Слов нет, если под обычным стихотворением подписано Пушкин
(пусть гениальности особой не видно, но мало ли чего гений не набрасывал), мы, конечно, тут же поместим эти стихи среди других, безусловно пушкинских, гениальных; и соседние строки бросят на обнаруженный текст свой отсвет; и стихи покажутся нам во много раз прекраснее, чем совершенно те же строки, но подписанные, скажем, именем Соболевского (мы подразумеваем реальные случаи переадресовки). Или другой эпизод: в журнале «Современник» в тот период, когда его вели Чернышевский, Добролюбов и Некрасов, была помещена любопытная рецензия на исследования историка Устрялова (того самого, кто по приказу Николая I пытался стереть заслуги Ермолова — подробнее см. гл. 5). На этот раз оценивался труд Устрялова о Петре Великом, где впервые публиковались интереснейшие, весьма впечатляющие материалы об аресте и казни царевича Алексея Петровича. Долгое время по ряду признаков автором рецензии считали Добролюбова, и об этой работе писали как о ярком образце революционно-демократической публицистики… Позже обнаружилось, что автор — профессор Пекарский, тоже фигура во многих отношениях замечательная, но всего лишь либерал-прогрессист, не революционер: текст рецензии сразу показался бледным, умеренным. Прошло, однако, еще немного времени, и автор данной работы отыскал в архиве признаки редакционной обработки, которой Добролюбов подверг текст Пекарского. Значит, революционер-демократ все же имел отношение к делу!И опять станем по-иному читать тот же самый текст… До нового открытия?
Случай с Бурцовым и Жуковским в том же роде.
О. И. Попова
(1964 г.): «В противоположность Бурцову, заядлый реакционер М. С. Жуковский сделал все, чтобы погубить проект Грибоедова, представляя его статьи (нужно отдать ему справедливость, с большой находчивостью и мастерством, обладая, видимо, незаурядным умом и образованием) в превратном, искаженном свете» [Попова, с. 119].С. А. Фомичев
(1980 г): «Проект Российской Закавказской компании, явившийся итогом его [Грибоедова] изучения Востока, сложился в мыслях человека той эпохи, когда, по выражению Пестеля, „дух преобразования заставлял умы клокотать“» [Гр. Восп., с. 12].А. Лебедев
(1980 г.): «Конечно, проект Грибоедова существенно отличался от декабристских прожектов преобразования России. Но объективно не противостоял этим прожектам» [Лебедев, с. 271].Может быть, не стоит торопиться?
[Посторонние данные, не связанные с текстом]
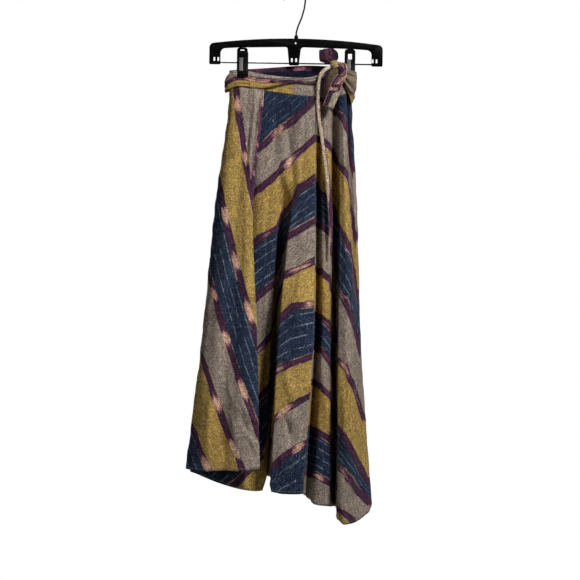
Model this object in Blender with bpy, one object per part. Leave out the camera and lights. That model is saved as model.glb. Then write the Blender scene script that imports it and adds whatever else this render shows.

Жуковского знаем мало, но даже недоброжелатели признают: умный генерал… Ум же движется противоречиями, постоянно стремясь вырваться за узкие рамки сословия, класса (недаром от ума — горе). Известно немало случаев, когда революционерам, прогрессистам приходилось серьезно задумываться над тонкими, ехидными, пусть и пристрастными наблюдениями противников. Случалось, что критика слева
той или иной системы внешне сильно совпадала с «правой критикой»: цели совершенно противоположные, но слова произносятся весьма сходные; так, Карамзин в записке «О древней и новой России» обличал российское управление с консервативных позиций, но с «якобинским темпераментом», в результате записка оставалась в течение многих десятилетий столь же цензурно запретной, как и документы декабристов, как великая комедия Грибоедова.Совсем недавно критику верноподданного генерала Жуковского принимали за текст декабриста Бурцова…
Меж тем и Бурцов ведь критиковал проект Грибоедова — Завилейского. Паскевич, действительно, и ему посылал полученный документ на «вторую рецензию»; вернее, Жуковский, прежде чем написать собственный отзыв, предложил высказаться Бурцову: «Бурцов по рассмотрении дал мнение нерешительное, ужасался только предприятию столь огромному, от которого опасался последствий для Компании неблагоприятных, по несоответственности способов предприятию и самой натуре вещей» [Маркова, с. 389].
Настала пора поговорить о полковнике Иване Григорьевиче Бурцове, уже давно появившемся в нашем повествовании, но предположительно, зыбко, «под чужим именем».
Бурцов, декабрист, видный член тайных обществ с самого их основания (между прочим, принял в тайный союз Пущина и некоторых других известных заговорщиков).
Позже Бурцов разошелся с Пестелем и другими наиболее решительными декабристами, исповедуя сравнительно умеренные средства борьбы, но в 1826 г. все же был взят под арест и отправлен в крепость: за «давние грехи»; за то, что не донес…
Поскольку вина Бурцова все же была меньше, чем у других, а способные офицеры необходимы, ему в конце концов сохраняют дворянство, чин и в 1827-м отправляют прямо на Кавказ «с учреждением строгого секретного надзора».